-- start --

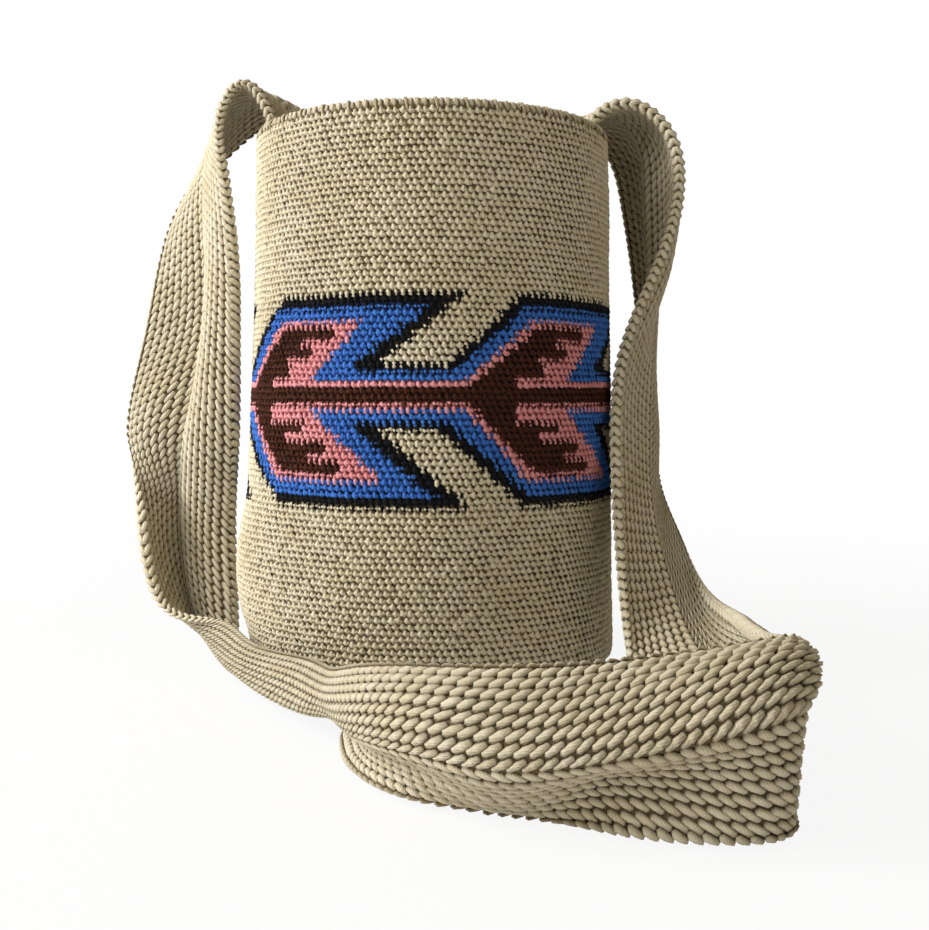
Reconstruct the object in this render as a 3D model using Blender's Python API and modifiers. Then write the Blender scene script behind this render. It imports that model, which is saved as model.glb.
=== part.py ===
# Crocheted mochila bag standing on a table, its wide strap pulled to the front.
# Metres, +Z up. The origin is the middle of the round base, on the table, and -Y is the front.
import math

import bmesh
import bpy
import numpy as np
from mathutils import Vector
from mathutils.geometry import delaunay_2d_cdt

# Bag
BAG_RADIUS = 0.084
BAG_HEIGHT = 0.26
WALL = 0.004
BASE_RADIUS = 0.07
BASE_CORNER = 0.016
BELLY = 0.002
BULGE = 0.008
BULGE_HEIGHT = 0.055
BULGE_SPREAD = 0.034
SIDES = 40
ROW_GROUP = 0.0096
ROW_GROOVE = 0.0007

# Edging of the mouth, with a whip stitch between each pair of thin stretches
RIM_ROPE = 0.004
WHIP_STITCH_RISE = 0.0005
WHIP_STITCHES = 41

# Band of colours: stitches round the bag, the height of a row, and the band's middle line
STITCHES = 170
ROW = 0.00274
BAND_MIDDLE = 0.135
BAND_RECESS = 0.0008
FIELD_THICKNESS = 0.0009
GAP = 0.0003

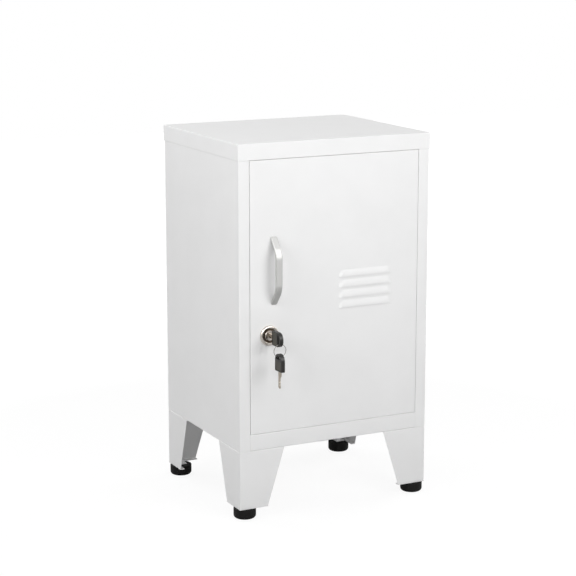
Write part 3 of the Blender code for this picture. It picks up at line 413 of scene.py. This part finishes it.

-- end --

__WHAT YOU NEED TO DO__
Quote each line above in full, word for word.

__RESPONSE TO THE EXERCISE__
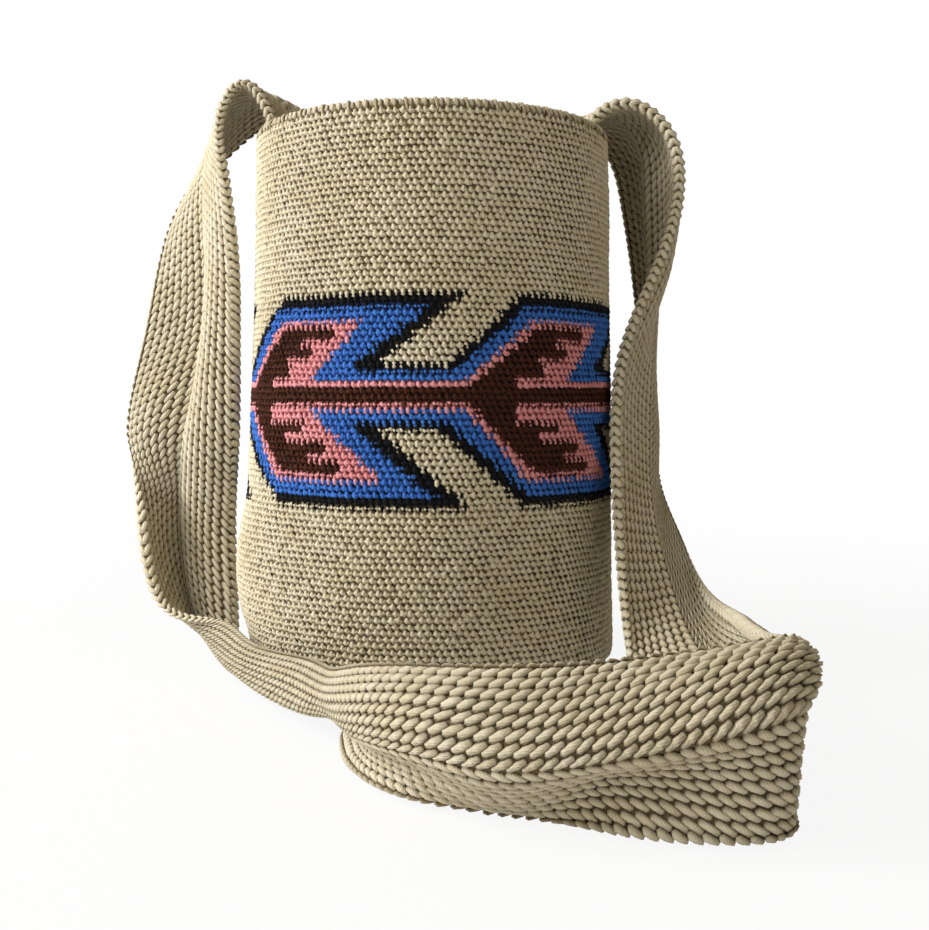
Reconstruct the object in this render as a 3D model using Blender's Python API and modifiers. Then write the Blender scene script behind this render. It imports that model, which is saved as model.glb.
=== part.py ===
# Crocheted mochila bag standing on a table, its wide strap pulled to the front.
# Metres, +Z up. The origin is the middle of the round base, on the table, and -Y is the front.
import math

import bmesh
import bpy
import numpy as np
from mathutils import Vector
from mathutils.geometry import delaunay_2d_cdt

# Bag
BAG_RADIUS = 0.084
BAG_HEIGHT = 0.26
WALL = 0.004
BASE_RADIUS = 0.07
BASE_CORNER = 0.016
BELLY = 0.002
BULGE = 0.008
BULGE_HEIGHT = 0.055
BULGE_SPREAD = 0.034
SIDES = 40
ROW_GROUP = 0.0096
ROW_GROOVE = 0.0007

# Edging of the mouth, with a whip stitch between each pair of thin stretches
RIM_ROPE = 0.004
WHIP_STITCH_RISE = 0.0005
WHIP_STITCHES = 41

# Band of colours: stitches round the bag, the height of a row, and the band's middle line
STITCHES = 170
ROW = 0.00274
BAND_MIDDLE = 0.135
BAND_RECESS = 0.0008
FIELD_THICKNESS = 0.0009
GAP = 0.0003

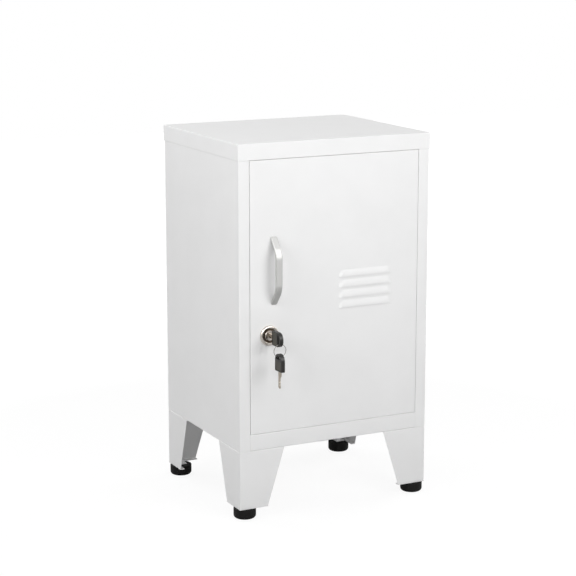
Write part 3 of the Blender code for this picture. It picks up at line 413 of scene.py. This part finishes it.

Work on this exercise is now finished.